Starting immediately after enactment, any private-sector employer that hires a worker who had been unemployed for at least 60 days will not have to pay its 6.2 percent Social Security payroll tax on that employee for the duration of 2010. The Social Security trust fund will then be made whole with spending cuts elsewhere in the budget between now and 2015. That's it.
Why It Might Work: Some say the hiring tax credit does too little to juice demand from the start. But the payroll tax hits both employers and employees -- meaning a payroll tax cut would put money in the hands of both employers and employees. This is significant from the demand side because workers, armed with extra dough, might buy more goods, increasing the broad demand that many employers want to see before they start hiring.

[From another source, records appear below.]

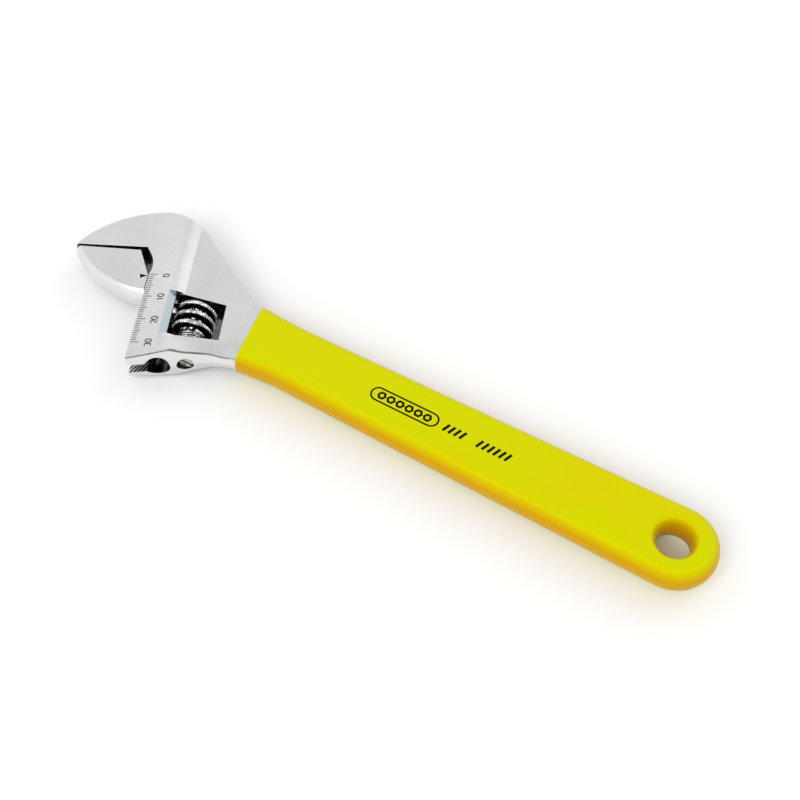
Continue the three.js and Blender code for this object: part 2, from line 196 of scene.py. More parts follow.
def bend(start, corner, end, count=24):
    """Quadratic Bezier curve from start to end, drawn towards corner."""
    s, c, e = (np.asarray(p, float) for p in (start, corner, end))
    return bezier(s, s + (c - s) * 2 / 3, e + (c - e) * 2 / 3, e, count)


def arc(centre, radius, start, end, count=48):
    """Circle arc: centre + radius times (cos a, sin a), with a from start to end."""
    a = np.linspace(start, end, count)
    return np.asarray(centre) + radius * np.stack([np.cos(a), np.sin(a)], -1)


def evenly(points, step):
    """The same line with points at equal distances of about step along it."""
    points = np.asarray(points, float)
    runs = np.linalg.norm(np.diff(points, axis=0), axis=1)
    along = np.concatenate([[0], np.cumsum(runs)])
    count = max(2, round(along[-1] / step) + 1)
    at = np.linspace(0, along[-1], count)
    return np.stack([np.interp(at, along, points[:, k]) for k in (0, 1)], -1)


def chain(*lines):
    """Lines joined end to end, without their repeated points."""
    return np.concatenate([lines[0]] + [np.asarray(line, float)[1:] for line in lines[1:]])


def span(points, step=0.7, draft=0.0, bulge=0.0, fillet=0.3, crease=1.0):
    """One side of an outline, between two corners, with the shape of its edge.

    draft is the lean's slope, bulge the depth of an elliptical edge, fillet the radius
    of its rim, and crease how much of the quarter ellipse is used."""
    return SimpleNamespace(points=evenly(points, step), edge=(draft, bulge, fillet, crease))


def signed_area(points):
    """Half the sum of x(i) y(i+1) - x(i+1) y(i)."""
    after = np.roll(points, -1, axis=0)
    return 0.5 * np.sum(points[:, 0] * after[:, 1] - after[:, 0] * points[:, 1])


def within(points, ring):
    """Whether each point is inside a ring, by counting the sides that cross to its right."""
    x, y = points[:, :1], points[:, 1:]
    ax, ay = ring.T
    bx, by = np.roll(ring, -1, axis=0).T
    crosses = (ay > y) != (by > y)
    rise = np.where(by == ay, 1e-12, by - ay)
    at = ax + (y - ay) / rise * (bx - ax)
    return (np.sum(crosses & (x < at), axis=1) % 2) == 1


# Surfaces

def grid_faces(rows, cols, wrap=False):
    """Quads of a grid of points stored row by row. wrap joins the last column to the first."""
    row = np.arange(rows - 1)[:, None] * cols
    col = np.arange(cols if wrap else cols - 1)[None, :]
    after = (col + 1) % cols
    quads = np.stack([row + col, row + after, row + cols + after, row + cols + col], -1)
    return quads.reshape(-1, 4)


def closed_object(name, parts, merge=1e-4):
    """An object from (points, face arrays) parts, merged where they meet, faces outwards."""
    points, faces, start = [], [], 0
    for part_points, part_faces in parts:
        points.append(part_points)
        for block in part_faces:
            faces.extend((np.asarray(block) + start).tolist())
        start += len(part_points)
    mesh = bpy.data.meshes.new(name)
    mesh.from_pydata(np.concatenate(points).tolist(), [], faces)
    form = bmesh.new()
    form.from_mesh(mesh)
    bmesh.ops.remove_doubles(form, verts=form.verts, dist=merge)
    bmesh.ops.dissolve_degenerate(form, edges=form.edges, dist=merge / 4)
    bmesh.ops.recalc_face_normals(form, faces=form.faces)
    form.to_mesh(mesh)
    form.free()
    made = bpy.data.objects.new(name, mesh)
    bpy.context.scene.collection.objects.link(made)
    return made


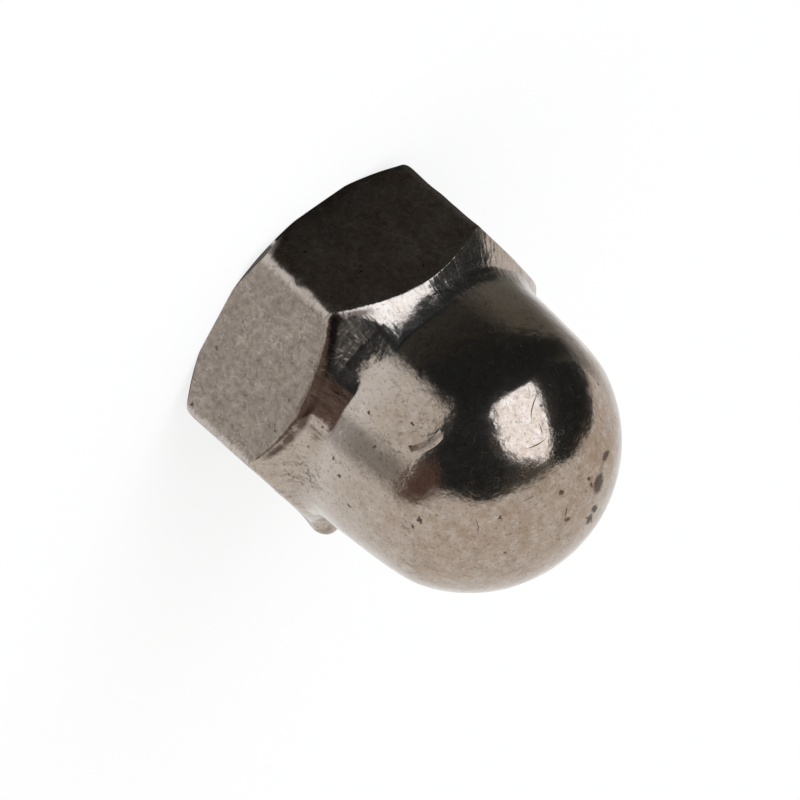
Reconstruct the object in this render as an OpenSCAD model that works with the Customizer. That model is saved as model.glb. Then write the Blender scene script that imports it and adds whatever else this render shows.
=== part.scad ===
// Domed cap nut, high form: a hexagon for the wrench, a turned barrel with a round nose,
// and a blind tapped hole that opens in the flat bearing face.
//
// The nut stands on its bearing face. The origin is the centre of that face, +Z runs along
// the thread axis to the tip of the nose, and two corners of the hexagon lie on the X axis.
// The solid is a hexagon bar with rounded corners, cut by one turned outline and bored.
// The helix of the thread isn't cut here: the hole is bored to the thread's minor diameter.

/* [Hexagon] */
// Width across flats
across_flats = 13; // [10:0.1:17]
// Radius that rounds the six upright corners
corner_r = 0.65; // [0.3:0.05:1.2]
// Height at which the upper bevel reaches the middle of each flat
hex_h = 5.7; // [4.8:0.05:7]
// Slope of the upper bevel, measured from the horizontal
upper_bevel_deg = 43; // [35:1:50]

/* [Bearing face] */
// Diameter of the flat bearing face
bearing_d = 12.6; // [11:0.1:12.9]
// Slope of the lower bevel, measured from the horizontal
lower_bevel_deg = 35; // [20:1:45]

/* [Barrel and nose] */
// Height from the bearing face to the tip of the nose
total_h = 15; // [14.6:0.1:20]
// Diameter of the barrel where it leaves the upper bevel
barrel_d = 12.1; // [11.6:0.05:12.4]
// Draft of the barrel on each side
barrel_draft_deg = 4; // [0:0.5:6]
// How much flatter than a ball the nose is, as what its radius has over the ball's
nose_flat = 0.13; // [0.05:0.01:1]
// Fillet between the upper bevel and the barrel
neck_r = 0.8; // [0.4:0.1:1.5]

/* [Tapped hole] */
// Diameter of the bored hole, the thread's minor diameter
bore_d = 6.65; // [5:0.05:7]
// Depth of the hole to the shoulder of the drill point
bore_depth = 11; // [9:0.1:11.5]
// Full angle of the drill point
drill_point_deg = 118; // [110:1:140]
// Diameter of the countersink at the bearing face
sink_d = 8.6; // [8.2:0.1:9.5]
// Full angle of the countersink
sink_deg = 120; // [90:5:120]

/* [Hidden] */
$fn = 96;

// How far a cutter runs past the surface that it cuts
overcut = 1;
// Angle left where a rounding meets a flat, so that the two surfaces cross and don't just touch
seam_deg = 4;

// Hexagon: distances from the axis to a flat and to a sharp corner
flat_r = across_flats / 2;
sharp_r = flat_r / cos(30);
// Axis distance of the centre of each corner's rounding
corner_centre = (flat_r - corner_r * cos(seam_deg)) / cos(30);

// Upper bevel: one cone that takes the corners off, down to the barrel
barrel_r = barrel_d / 2;
upper_slope = tan(upper_bevel_deg);
function bevel_z(r) = hex_h + (flat_r - r) * upper_slope;
neck_z = bevel_z(barrel_r);

// Barrel: a cone that narrows upwards from the neck
function barrel_at(z) = barrel_r - (z - neck_z) * tan(barrel_draft_deg);
// Nose: the ball that just meets the barrel, made a little larger, so the two surfaces cross
ball_r = barrel_at(total_h) * cos(barrel_draft_deg) / (1 - sin(barrel_draft_deg));
nose_r = ball_r + nose_flat;
nose_z = total_h - nose_r;

// Neck fillet: its centre lies equally far off the bevel and the barrel, above these two feet
fillet_turn = 90 - upper_bevel_deg - barrel_draft_deg;
fillet_off = neck_r * cos(seam_deg);
fillet_reach = fillet_off * tan(fillet_turn / 2);
bevel_foot = [barrel_r + fillet_reach * cos(upper_bevel_deg), neck_z - fillet_reach * sin(upper_bevel_deg)];
barrel_foot = [barrel_r - fillet_reach * sin(barrel_draft_deg), neck_z + fillet_reach * cos(barrel_draft_deg)];
fillet_centre = bevel_foot + fillet_off * [sin(upper_bevel_deg), cos(upper_bevel_deg)];

// Lower bevel and the tapped hole
bearing_r = bearing_d / 2;
lower_slope = tan(lower_bevel_deg);
bore_r = bore_d / 2;
sink_r = sink_d / 2;
sink_depth = (sink_r - bore_r) / tan(sink_deg / 2);
point_h = bore_r / tan(drill_point_deg / 2);

// The hexagon bar, with an arc on each upright corner
module hexagon_outline() {
    difference() {
        circle(r = sharp_r, $fn = 6);
        for (corner = [0 : 60 : 300]) rotate(corner) corner_waste();
    }
}

// What the rounding takes off one corner: a block from inside the rounding's circle outwards,
// as wide as the span between the two flats' feet, less that circle
module corner_waste() {
    foot = corner_r * [cos(30), sin(30)];
    difference() {
        translate([corner_centre + foot.x / 2, -foot.y]) square([corner_r + overcut, 2 * foot.y]);
        translate([corner_centre, 0]) circle(r = corner_r);
    }
}

// Half section of the turned form: bearing face, lower bevel, upper bevel, neck and barrel
module body_outline() {
    wide = sharp_r + overcut;
    polygon([
        [0, 0],
        [bearing_r, 0],
        [wide, (wide - bearing_r) * lower_slope],
        [wide, bevel_z(wide)],
        [barrel_r, neck_z],
        [barrel_at(total_h), total_h],
        [0, total_h],
    ]);
    neck_fillet_outline();
}

// What the fillet fills in between the upper bevel and the barrel
module neck_fillet_outline() {
    difference() {
        polygon([bevel_foot, barrel_foot, [barrel_r, neck_z] - neck_r * [1, 1]]);
        translate(fillet_centre) circle(r = neck_r);
    }
}

// Half plane under the round nose
module nose_outline() {
    wide = sharp_r + 2 * overcut;
    square([wide, nose_z]);
    intersection() {
        translate([0, nose_z]) circle(r = nose_r);
        translate([0, nose_z - overcut]) square([wide, nose_r + 2 * overcut]);
    }
}

// Half section of the blind hole, with its countersink and its drill point
module hole_outline() {
    polygon([
        [0, -overcut],
        [sink_r + overcut * tan(sink_deg / 2), -overcut],
        [sink_r, 0],
        [bore_r, sink_depth],
        [bore_r, bore_depth],
        [0, bore_depth + point_h],
    ]);
}

module cap_nut() {
    color("#a39c93")
    difference() {
        intersection() {
            linear_extrude(height = total_h + overcut) hexagon_outline();
            rotate_extrude() intersection() {
                body_outline();
                nose_outline();
            }
        }
        rotate_extrude() hole_outline();
    }
}

cap_nut();
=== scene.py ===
"""Domed cap nut, high form, M8, turned from steel bar and nickel plated, and its studio.

The nut stands on its bearing face with the thread axis on Z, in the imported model's frame.
Its whole skin is one closed surface worked out with numpy: turned outline, hexagon, bevels,
countersink and the helix of the thread. Lengths are in metres, and the outline's own
figures are in millimetres until the mesh is written.
"""

import math
from functools import partial

import bpy
import numpy as np
from mathutils import Matrix, Vector


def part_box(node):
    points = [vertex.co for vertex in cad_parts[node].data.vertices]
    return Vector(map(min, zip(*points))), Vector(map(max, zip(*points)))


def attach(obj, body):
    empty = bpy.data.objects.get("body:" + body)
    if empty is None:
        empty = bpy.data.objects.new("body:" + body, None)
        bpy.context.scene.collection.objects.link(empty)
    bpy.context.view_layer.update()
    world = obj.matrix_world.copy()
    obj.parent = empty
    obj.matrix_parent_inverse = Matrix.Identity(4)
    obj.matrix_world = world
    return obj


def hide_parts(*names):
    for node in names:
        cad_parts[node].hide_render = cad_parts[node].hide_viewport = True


bl_info = {
    "name": "Domed Cap Nut",
    "version": (1, 0, 0),
    "blender": (4, 5, 0),
    "location": "View3D > Sidebar > Cap Nut",
    "description": "Builds a nickel-plated domed cap nut and the studio it stands in",
    "category": "Add Mesh",
}

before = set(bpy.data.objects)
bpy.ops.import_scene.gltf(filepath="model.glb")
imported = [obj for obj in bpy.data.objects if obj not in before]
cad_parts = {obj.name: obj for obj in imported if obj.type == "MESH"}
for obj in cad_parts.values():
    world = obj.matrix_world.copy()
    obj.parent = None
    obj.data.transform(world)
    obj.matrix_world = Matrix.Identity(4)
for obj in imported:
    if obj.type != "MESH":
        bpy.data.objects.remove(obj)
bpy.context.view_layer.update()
LOW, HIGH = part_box("cap_nut")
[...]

Moreover, Schumer and Hatch argue that since their tax break ends in 2011, employers are incented to hire immediately to maximize the tax benefit. They also argue that it's easy for employers to understand: they just zero out the tax on their payroll software, and that's it.

Why It Might Not: Like any incentive program, this plan could conceivably be gamed by employers, or alternatively appear too complicated for them to even use it. The other concern is cost. The CBO estimated that the budgetary cost of increasing employment by one full-time person for one year would probably be between $56,000 and $125,000. Their models indicated that a payroll break for new hires would be one of the most cost-effective strategies for juicing employment, but not everybody agrees. EPI's Bartik would argue that elimating payroll taxes for all of 2010 ultimately costs the federal government more per added worker than a one-time hiring tax credit. In other words, the generosity of this plan is both its strength and weakness.